Perhaps that is what people miss when they talk about actors as if fame were the truest thing about them. Duvall’s fame was immense. His influence was real. Pacino, Coppola, Viola Davis and countless others paid tribute after his death because they understood what he had given the art form. But the most revealing facts are quieter than that. He prized truth in performance. He loved a great meal. He loved holding court. He cared deeply about tango, about the Virginia countryside, about work done with integrity, about a marriage that matured into peace instead of theater. Even his family’s request after his death carried the same philosophy: don’t perform grief for strangers. Go live a little honestly instead.

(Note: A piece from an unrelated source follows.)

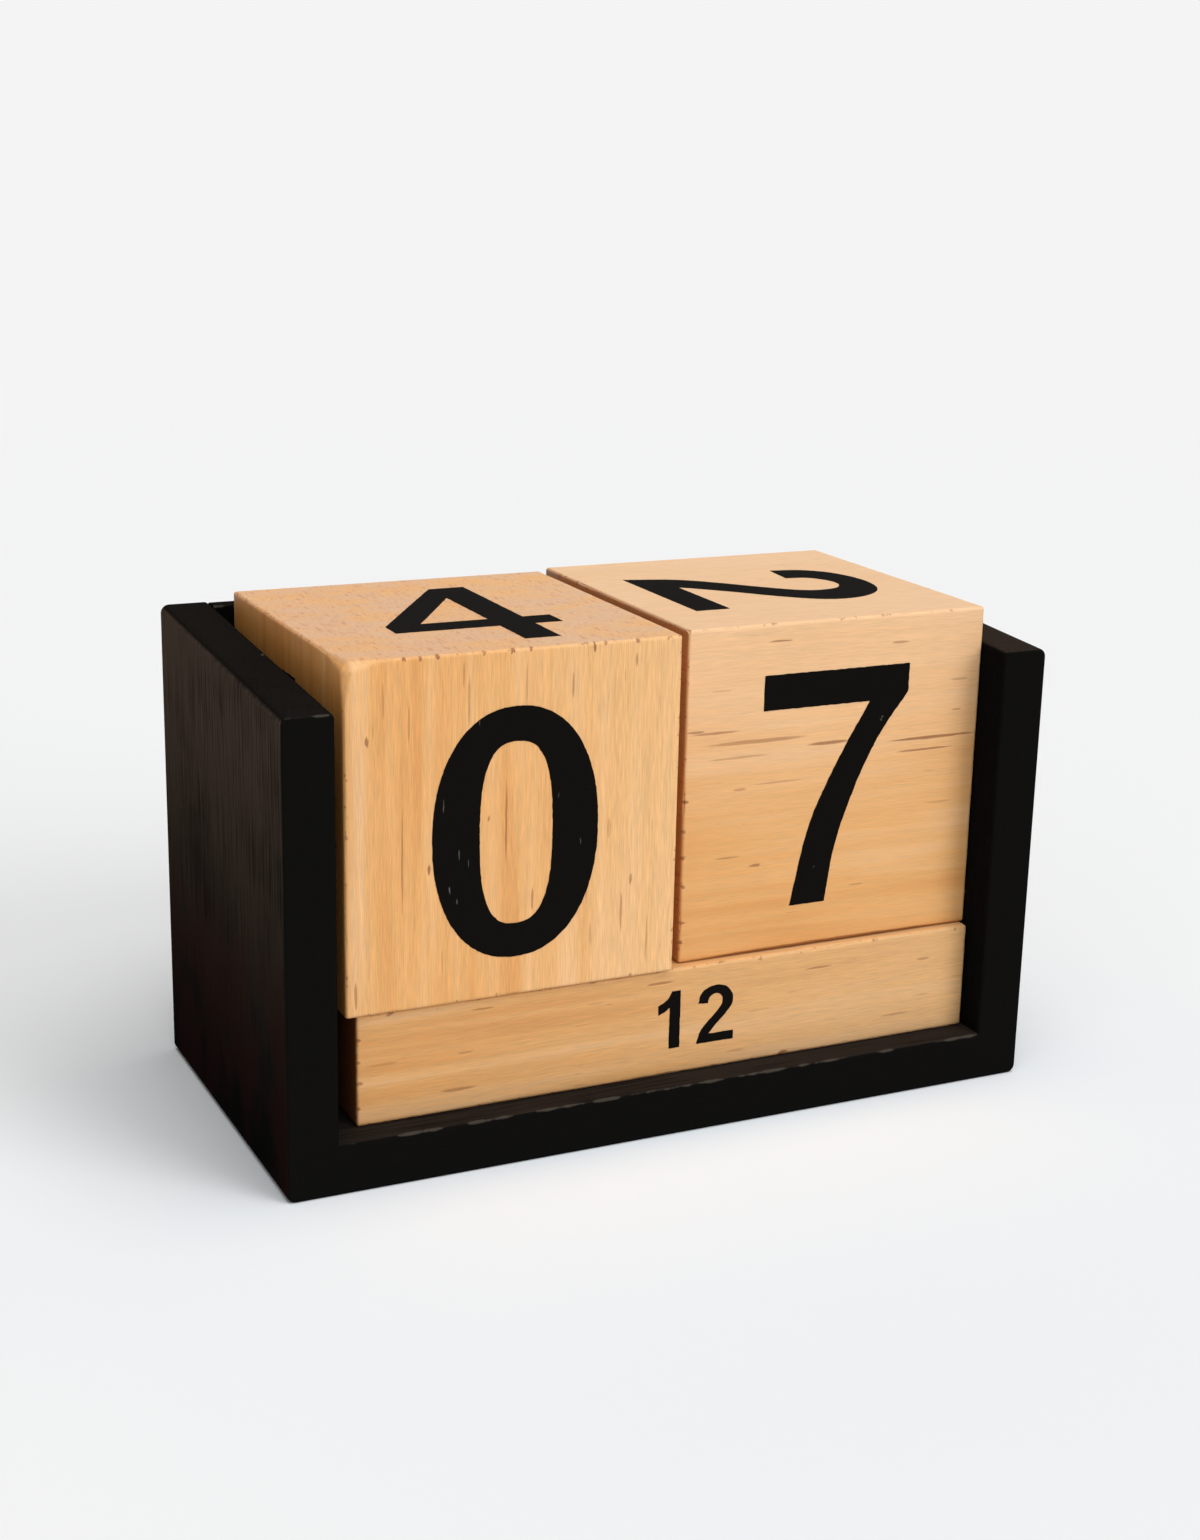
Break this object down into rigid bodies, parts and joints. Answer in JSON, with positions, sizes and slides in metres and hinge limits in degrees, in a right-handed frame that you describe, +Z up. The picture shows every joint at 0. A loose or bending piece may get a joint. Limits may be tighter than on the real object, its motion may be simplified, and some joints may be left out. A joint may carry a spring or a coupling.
{
  "type": "desk calendar",
  "caption": "Perpetual desk calendar: a black painted wooden holder, open in front and on top, with loose number cubes standing on loose square month bars.",
  "frame": {"origin": "on the table, under the centre of the holder's footprint", "axes": "+X along the width, to the right as seen from the open front; +Y towards the back panel; +Z up; the numbers face -Y"},
  "size_m": [0.12, 0.0594, 0.0747],
  "materials": {
    "black_paint": "thin matte black paint on wood, grain showing through",
    "bare_pine": "sanded pale wood with a thin clear satin coat",
    "steel_pins": "bright drawn steel wire"
  },
  "bodies": {
    "holder": {"left_wall": "black_paint", "right_wall": "black_paint", "base_board": "black_paint", "back_panel": "black_paint", "left_wall_pins": "steel_pins", "right_wall_pins": "steel_pins"},
    "left_cube": {"left_number_cube": "bare_pine"},
    "right_cube": {"right_number_cube": "bare_pine"},
    "rear_bar": {"rear_month_bar": "bare_pine"},
    "middle_bar": {"middle_month_bar": "bare_pine"},
    "front_bar": {"front_month_bar": "bare_pine"}
  },
  "joints": [
    {"name": "left_cube_lift", "type": "slide", "parent": "holder", "child": "left_cube", "axis": [0, 0, 1], "range_m": [0, 0.056]},
    {"name": "right_cube_lift", "type": "slide", "parent": "holder", "child": "right_cube", "axis": [0, 0, 1], "range_m": [0, 0.056]},
    {"name": "rear_bar_push", "type": "slide", "parent": "holder", "child": "rear_bar", "axis": [0, -1, 0], "range_m": [0, 0.06]},
    {"name": "middle_bar_push", "type": "slide", "parent": "rear_bar", "child": "middle_bar", "axis": [0, -1, 0], "range_m": [0, 0.043]},
    {"name": "front_bar_pull", "type": "slide", "parent": "middle_bar", "child": "front_bar", "axis": [0, -1, 0], "range_m": [0, 0.026]}
  ]
}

In the end, Robert Duvall left behind the kind of legacy Hollywood claims to admire and rarely knows how to protect. He left behind masterpieces, yes. He left behind characters who will outlive nearly everyone who first watched them. He left behind a career so varied that younger actors will spend generations studying how he made danger feel quiet and sorrow feel unsentimental. But he also left behind proof that a man can spend his whole life inside an industry built on ego and still choose privacy, principle and love when it matters most. That may be the hardest performance of all. And unlike the ones on screen, it asked for no applause.